そんな私の心情には気が付かない様子で、瑞穂も特に隠すことなく立ち上がっている。いろいろとまずい光景を見ている気がするが、ここでなら鼻血が出てしまったとしてものぼせたと言い張れるだろうか。
「それでは、体を洗いましょうか」
「そうですね。体は洗わなきゃ」
お風呂に入って頭と体を洗わないと何となく痒いような気がしてしまう。ユキと瑞穂に急かさせるように洗い場にたどり着くと、スポンジもタオルも持ってきていなかったことに気付いた。ユキと瑞穂は手拭いを持っていたはずだけれど、それを貸してもらえるだろうか。
そんなことを考えて二人に振り向くと、ユキと瑞穂が手でボディソープを泡立てていた。
「な、なにをしているの?」
なんとなく不安を感じて問いかけると、二人とも満面の笑みを向けてきた。
「せっかくですから、女の子の体の洗い方というのを教えて差し上げようかと思いまして」
「男の人の体の洗い方だと、女の子の体には不十分なのです」
両手をわきわきと動かしながら近付いてくる二人に本能的な恐怖を感じて逃げようとするも、足が床に固定されたように動かなかった。
「ここまでやるの……」
足を見れば魔力で編まれた鎖のようなもので足が何重にも床に固定されていた。魔力の感触からして瑞穂とユキの合作だろう。つまり、どちらかに助けを求めることもできない。
「さぁ、楽しく洗いっこしましょうね」
「ひぃっ」
先ほどとは別の意味で頬を赤くしているであろう瑞穂に腕をつかまれた。ユキも獲物を狙う肉食獣のように私の体を見ている。

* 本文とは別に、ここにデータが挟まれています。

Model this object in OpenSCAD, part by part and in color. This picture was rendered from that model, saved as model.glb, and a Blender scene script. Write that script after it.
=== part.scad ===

ここで私は一切の抵抗が無意味であることを察して、二人の女神の玩具になることを受け入れるしかなかった。
「ええ。いいお湯でした」
「久しぶりにいいお風呂だった気がしますね」
気のせいかキラキラしている二人を横目に、私はぐったりと疲れ切っていた。
あんなところやそんなところまで全身の洗い方を身をもって教え込まれた上に、最後はボディソープで泡だらけになりながらのスキンシップだった。日本で見たああゆう映像なら二時間で数十万という垂涎のシチュエーションだったけれど、今の体でやられるとただ疲れて心労がたまっただけだった。
「湯冷めしちゃいますから、ちゃんと服を着ましょうか」
ユキと瑞穂が勝手に服を着させてきて着せ替え人形状態なのも、今の疲れ方だと助かったとしか感じない。
「って何ですか。この服装は」
着せ替えられた服は私がもともと着ていた服ではなかった。黒メインでフリルのついたワンピースという、ピアノか何かの発表会に行くお嬢ちゃんという趣の服だった。
「さすがにさっきまで着ていた服をそのまま着させる訳にはいきませんから」
「とっても似合っていますよ」
悪意のない二人に何も言えずにただ項垂れるしかなかった。地獄への道は善意で舗装されているというのは、きっとこういう人たちの所業なんだろうなと思いながら。
「それじゃあ、戻りましょうか。さすがにこれだけ時間をあげればあれも野菜を食べるくらいできているでしょうし」
どことなく怖いユキに手を引かれながらDの待つ食堂へと歩き始めたのだった。